Raw data
┄┄┄┄┄┄┄┄┄┄┄┄┄┄┄┄┄┄┄┄
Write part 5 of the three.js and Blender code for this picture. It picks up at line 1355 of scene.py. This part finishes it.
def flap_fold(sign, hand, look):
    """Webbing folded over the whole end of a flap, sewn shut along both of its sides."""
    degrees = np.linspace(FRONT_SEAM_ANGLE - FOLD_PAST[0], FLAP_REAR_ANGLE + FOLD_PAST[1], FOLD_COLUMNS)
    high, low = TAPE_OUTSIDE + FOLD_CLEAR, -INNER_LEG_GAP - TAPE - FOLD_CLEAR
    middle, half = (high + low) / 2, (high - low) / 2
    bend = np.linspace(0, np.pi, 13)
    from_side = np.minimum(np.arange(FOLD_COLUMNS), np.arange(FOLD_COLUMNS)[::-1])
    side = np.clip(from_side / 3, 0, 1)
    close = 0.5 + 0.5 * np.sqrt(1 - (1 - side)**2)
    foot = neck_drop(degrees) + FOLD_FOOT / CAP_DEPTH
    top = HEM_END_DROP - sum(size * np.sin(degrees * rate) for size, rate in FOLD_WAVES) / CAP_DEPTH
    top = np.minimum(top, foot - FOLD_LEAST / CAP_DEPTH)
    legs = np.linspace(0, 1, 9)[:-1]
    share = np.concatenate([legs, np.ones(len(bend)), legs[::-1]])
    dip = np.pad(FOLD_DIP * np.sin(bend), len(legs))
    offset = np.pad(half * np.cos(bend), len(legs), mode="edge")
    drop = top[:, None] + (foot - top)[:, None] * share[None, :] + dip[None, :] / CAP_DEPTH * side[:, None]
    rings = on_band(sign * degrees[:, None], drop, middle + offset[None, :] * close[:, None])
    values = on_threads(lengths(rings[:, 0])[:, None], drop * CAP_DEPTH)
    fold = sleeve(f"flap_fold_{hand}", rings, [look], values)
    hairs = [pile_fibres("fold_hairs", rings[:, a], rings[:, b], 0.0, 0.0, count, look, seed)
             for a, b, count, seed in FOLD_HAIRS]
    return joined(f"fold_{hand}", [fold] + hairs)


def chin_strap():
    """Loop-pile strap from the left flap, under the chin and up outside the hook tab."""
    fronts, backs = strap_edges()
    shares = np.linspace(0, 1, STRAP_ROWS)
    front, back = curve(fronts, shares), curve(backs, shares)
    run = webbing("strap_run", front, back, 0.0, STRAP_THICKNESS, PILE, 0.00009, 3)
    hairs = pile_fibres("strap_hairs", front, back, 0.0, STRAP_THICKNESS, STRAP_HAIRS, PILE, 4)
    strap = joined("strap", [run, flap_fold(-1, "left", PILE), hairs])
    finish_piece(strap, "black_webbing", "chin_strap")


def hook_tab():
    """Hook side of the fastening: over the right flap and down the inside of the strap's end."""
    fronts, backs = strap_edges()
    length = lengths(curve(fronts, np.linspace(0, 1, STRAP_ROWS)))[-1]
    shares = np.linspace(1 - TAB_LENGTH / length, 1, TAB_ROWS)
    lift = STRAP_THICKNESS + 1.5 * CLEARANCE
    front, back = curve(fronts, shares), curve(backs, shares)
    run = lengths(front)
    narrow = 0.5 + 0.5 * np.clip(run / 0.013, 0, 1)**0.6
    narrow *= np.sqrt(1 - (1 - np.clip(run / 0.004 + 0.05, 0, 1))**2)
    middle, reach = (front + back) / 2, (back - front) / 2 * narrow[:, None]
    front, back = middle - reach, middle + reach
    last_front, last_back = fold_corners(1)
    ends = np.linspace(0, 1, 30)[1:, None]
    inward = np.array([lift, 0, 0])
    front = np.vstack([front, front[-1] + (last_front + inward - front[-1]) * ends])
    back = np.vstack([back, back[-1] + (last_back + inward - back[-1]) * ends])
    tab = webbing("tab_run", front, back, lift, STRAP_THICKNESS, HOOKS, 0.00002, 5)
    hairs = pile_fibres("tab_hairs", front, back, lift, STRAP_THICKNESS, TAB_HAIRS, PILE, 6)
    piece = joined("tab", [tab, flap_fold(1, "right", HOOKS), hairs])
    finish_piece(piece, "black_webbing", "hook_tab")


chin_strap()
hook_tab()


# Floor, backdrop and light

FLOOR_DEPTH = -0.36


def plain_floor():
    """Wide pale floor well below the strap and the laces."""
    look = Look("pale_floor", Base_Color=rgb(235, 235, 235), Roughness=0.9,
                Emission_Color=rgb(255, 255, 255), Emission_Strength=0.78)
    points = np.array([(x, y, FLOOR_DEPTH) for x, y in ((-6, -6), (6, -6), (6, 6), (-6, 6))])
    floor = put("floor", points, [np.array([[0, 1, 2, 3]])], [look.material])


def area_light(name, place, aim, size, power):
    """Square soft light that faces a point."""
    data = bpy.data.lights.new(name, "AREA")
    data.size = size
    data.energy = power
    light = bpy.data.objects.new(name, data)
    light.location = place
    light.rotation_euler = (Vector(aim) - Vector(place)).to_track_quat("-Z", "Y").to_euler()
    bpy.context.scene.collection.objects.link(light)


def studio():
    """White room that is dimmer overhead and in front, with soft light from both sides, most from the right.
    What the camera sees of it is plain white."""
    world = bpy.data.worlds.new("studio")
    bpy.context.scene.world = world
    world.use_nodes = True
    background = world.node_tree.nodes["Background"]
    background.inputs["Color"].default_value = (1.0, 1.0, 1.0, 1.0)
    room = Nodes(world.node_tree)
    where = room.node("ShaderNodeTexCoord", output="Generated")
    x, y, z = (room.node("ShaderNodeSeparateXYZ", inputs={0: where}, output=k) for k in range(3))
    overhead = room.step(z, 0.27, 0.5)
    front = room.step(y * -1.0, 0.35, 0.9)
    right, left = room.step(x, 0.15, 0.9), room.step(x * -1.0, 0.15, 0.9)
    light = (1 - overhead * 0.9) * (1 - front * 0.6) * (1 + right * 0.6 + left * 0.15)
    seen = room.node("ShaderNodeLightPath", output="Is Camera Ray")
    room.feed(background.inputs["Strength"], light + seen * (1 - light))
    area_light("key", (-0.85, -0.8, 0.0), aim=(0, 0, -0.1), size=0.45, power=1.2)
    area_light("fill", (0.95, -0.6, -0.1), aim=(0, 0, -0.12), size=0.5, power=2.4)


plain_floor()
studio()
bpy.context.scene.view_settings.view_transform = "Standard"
┄┄┄┄┄┄┄┄┄┄┄┄┄┄┄┄┄┄┄┄
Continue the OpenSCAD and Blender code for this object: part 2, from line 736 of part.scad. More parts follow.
┄┄┄┄┄┄┄┄┄┄┄┄┄┄┄┄┄┄┄┄
Task instructions
Only the lines from the line with "Write part 5" to the line with "[fold] + hairs)", inclusive, are to be printed, exactly as they appear.

Output for this exercise
Write part 5 of the three.js and Blender code for this picture. It picks up at line 1355 of scene.py. This part finishes it.
def flap_fold(sign, hand, look):
    """Webbing folded over the whole end of a flap, sewn shut along both of its sides."""
    degrees = np.linspace(FRONT_SEAM_ANGLE - FOLD_PAST[0], FLAP_REAR_ANGLE + FOLD_PAST[1], FOLD_COLUMNS)
    high, low = TAPE_OUTSIDE + FOLD_CLEAR, -INNER_LEG_GAP - TAPE - FOLD_CLEAR
    middle, half = (high + low) / 2, (high - low) / 2
    bend = np.linspace(0, np.pi, 13)
    from_side = np.minimum(np.arange(FOLD_COLUMNS), np.arange(FOLD_COLUMNS)[::-1])
    side = np.clip(from_side / 3, 0, 1)
    close = 0.5 + 0.5 * np.sqrt(1 - (1 - side)**2)
    foot = neck_drop(degrees) + FOLD_FOOT / CAP_DEPTH
    top = HEM_END_DROP - sum(size * np.sin(degrees * rate) for size, rate in FOLD_WAVES) / CAP_DEPTH
    top = np.minimum(top, foot - FOLD_LEAST / CAP_DEPTH)
    legs = np.linspace(0, 1, 9)[:-1]
    share = np.concatenate([legs, np.ones(len(bend)), legs[::-1]])
    dip = np.pad(FOLD_DIP * np.sin(bend), len(legs))
    offset = np.pad(half * np.cos(bend), len(legs), mode="edge")
    drop = top[:, None] + (foot - top)[:, None] * share[None, :] + dip[None, :] / CAP_DEPTH * side[:, None]
    rings = on_band(sign * degrees[:, None], drop, middle + offset[None, :] * close[:, None])
    values = on_threads(lengths(rings[:, 0])[:, None], drop * CAP_DEPTH)
    fold = sleeve(f"flap_fold_{hand}", rings, [look], values)
    hairs = [pile_fibres("fold_hairs", rings[:, a], rings[:, b], 0.0, 0.0, count, look, seed)
             for a, b, count, seed in FOLD_HAIRS]
    return joined(f"fold_{hand}", [fold] + hairs)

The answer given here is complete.